> _THE PROBLEM_
Would you restate all the data that follows, word for word?

> _DATA PROVIDED_
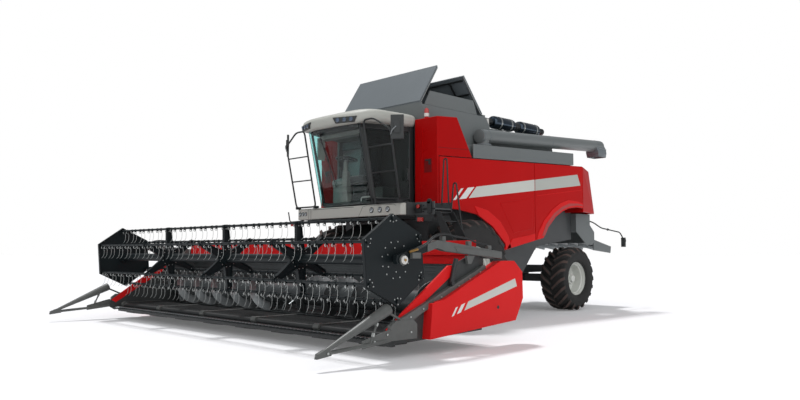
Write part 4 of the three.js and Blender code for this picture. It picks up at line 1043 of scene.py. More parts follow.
def make_reel_arm(name, sign):
    """One arm of the reel, with the drive at its front end and the hoses along it."""
    body = "reel_lift_body"
    bm = bmesh.new()
    outline = [
        (-1.7, 1.055), (-1.7, 1.145), (-2.75, 1.262), (-2.89, 1.275), (-3.05, 1.232), (-3.05, 1.14),
        (-2.89, 1.185), (-2.75, 1.15),
    ]
    side_plate(bm, outline, 3.44, 3.52)
    side_plate(bm, [(-1.72, 1.06), (-1.72, 1.14), (-2.6, 1.2), (-2.55, 1.14)], 3.52, 3.528)
    side_plate(bm, [(-2.35, 1.1), (-2.2, 1.1), (-2.27, 1.0), (-2.33, 1.0)], 3.46, 3.5)
    for y, z in ((-2.76, 1.26), (-2.3, 1.21), (-1.92, 1.16)):
        block(bm, at(3.455, y - 0.03, z - 0.01), at(3.505, y + 0.03, z + 0.06))
    made = piece(f"reel_arm_{name}_rear", place(bm, sign), scuffed_grey, body, 5)
    if sign > 0:
        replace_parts(made, "reel_arms")
    bm = bmesh.new()
    side_plate(
        bm, [(-3.03, 1.235), (-3.03, 1.145), (-3.514, 1.01), (-3.53, 1.05), (-3.52, 1.105)], 3.45, 3.51,
    )
    piece(f"reel_arm_{name}_front", place(bm, sign), reel_coat, body, 5)
    bm = bmesh.new()
    block(bm, at(3.512, -3.33, 1.07), at(3.56, -3.2, 1.135))
    rod(bm, at(3.512, DRIVE_Y, DRIVE_Z), at(3.53, DRIVE_Y, DRIVE_Z), 0.058, sides=28)
    piece(f"reel_drive_{name}_box", place(bm, sign), scuffed_grey, body, 4)
    bm = bmesh.new()
    rod(bm, at(3.528, DRIVE_Y, DRIVE_Z), at(3.545, DRIVE_Y, DRIVE_Z), 0.045, sides=28)
    for k in range(6):
        a = math.tau * k / 6
        spot = at(3.545, DRIVE_Y + 0.03 * math.cos(a), DRIVE_Z + 0.03 * math.sin(a))
        bolt(bm, spot, 0.006, 0.007)
    piece(f"reel_drive_{name}_flange", place(bm, sign), white_lens, body, 1)
    bm = bmesh.new()
    rod(bm, at(3.545, DRIVE_Y, DRIVE_Z), at(3.556, DRIVE_Y, DRIVE_Z), 0.014, sides=20)
    rod(bm, at(3.535, -3.36, 1.14), at(3.535, -3.23, 1.17), 0.014, sides=14)
    piece(f"reel_drive_{name}_fitting", place(bm, sign), brass, body, 1)
    bm = bmesh.new()
    path = [at(*spot) for spot in HOSE_PATH]
    tube(bm, rounded(path, 0.2), 0.009, sides=8)
    tube(bm, rounded([p + Vector((-0.022, 0.01, 0.012)) for p in path], 0.2), 0.007, sides=8)
    piece(f"reel_hoses_{name}", place(bm, sign), hose_rubber, body)


on_both_sides(make_reel_arm)
bm = bmesh.new()
rod(bm, at(-3.5, -1.76, 1.1), at(3.5, -1.76, 1.1), 0.044, sides=24)
piece("reel_cross_tube", bm, black_enamel, "reel_lift_body")

# ---------------------------------------------------------------- cab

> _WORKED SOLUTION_
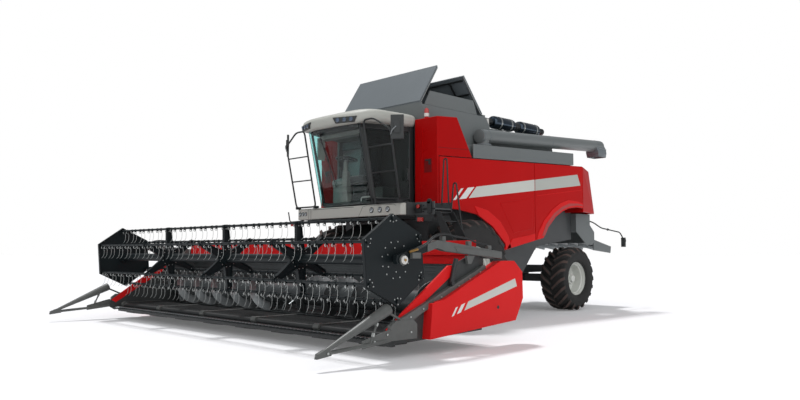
Write part 4 of the three.js and Blender code for this picture. It picks up at line 1043 of scene.py. More parts follow.
def make_reel_arm(name, sign):
    """One arm of the reel, with the drive at its front end and the hoses along it."""
    body = "reel_lift_body"
    bm = bmesh.new()
    outline = [
        (-1.7, 1.055), (-1.7, 1.145), (-2.75, 1.262), (-2.89, 1.275), (-3.05, 1.232), (-3.05, 1.14),
        (-2.89, 1.185), (-2.75, 1.15),
    ]
    side_plate(bm, outline, 3.44, 3.52)
    side_plate(bm, [(-1.72, 1.06), (-1.72, 1.14), (-2.6, 1.2), (-2.55, 1.14)], 3.52, 3.528)
    side_plate(bm, [(-2.35, 1.1), (-2.2, 1.1), (-2.27, 1.0), (-2.33, 1.0)], 3.46, 3.5)
    for y, z in ((-2.76, 1.26), (-2.3, 1.21), (-1.92, 1.16)):
        block(bm, at(3.455, y - 0.03, z - 0.01), at(3.505, y + 0.03, z + 0.06))
    made = piece(f"reel_arm_{name}_rear", place(bm, sign), scuffed_grey, body, 5)
    if sign > 0:
        replace_parts(made, "reel_arms")
    bm = bmesh.new()
    side_plate(
        bm, [(-3.03, 1.235), (-3.03, 1.145), (-3.514, 1.01), (-3.53, 1.05), (-3.52, 1.105)], 3.45, 3.51,
    )
    piece(f"reel_arm_{name}_front", place(bm, sign), reel_coat, body, 5)
    bm = bmesh.new()
    block(bm, at(3.512, -3.33, 1.07), at(3.56, -3.2, 1.135))
    rod(bm, at(3.512, DRIVE_Y, DRIVE_Z), at(3.53, DRIVE_Y, DRIVE_Z), 0.058, sides=28)
    piece(f"reel_drive_{name}_box", place(bm, sign), scuffed_grey, body, 4)
    bm = bmesh.new()
    rod(bm, at(3.528, DRIVE_Y, DRIVE_Z), at(3.545, DRIVE_Y, DRIVE_Z), 0.045, sides=28)
    for k in range(6):
        a = math.tau * k / 6
        spot = at(3.545, DRIVE_Y + 0.03 * math.cos(a), DRIVE_Z + 0.03 * math.sin(a))
        bolt(bm, spot, 0.006, 0.007)
    piece(f"reel_drive_{name}_flange", place(bm, sign), white_lens, body, 1)
    bm = bmesh.new()
    rod(bm, at(3.545, DRIVE_Y, DRIVE_Z), at(3.556, DRIVE_Y, DRIVE_Z), 0.014, sides=20)
    rod(bm, at(3.535, -3.36, 1.14), at(3.535, -3.23, 1.17), 0.014, sides=14)
    piece(f"reel_drive_{name}_fitting", place(bm, sign), brass, body, 1)
    bm = bmesh.new()
    path = [at(*spot) for spot in HOSE_PATH]
    tube(bm, rounded(path, 0.2), 0.009, sides=8)
    tube(bm, rounded([p + Vector((-0.022, 0.01, 0.012)) for p in path], 0.2), 0.007, sides=8)
    piece(f"reel_hoses_{name}", place(bm, sign), hose_rubber, body)


on_both_sides(make_reel_arm)
bm = bmesh.new()
rod(bm, at(-3.5, -1.76, 1.1), at(3.5, -1.76, 1.1), 0.044, sides=24)
piece("reel_cross_tube", bm, black_enamel, "reel_lift_body")

# ---------------------------------------------------------------- cab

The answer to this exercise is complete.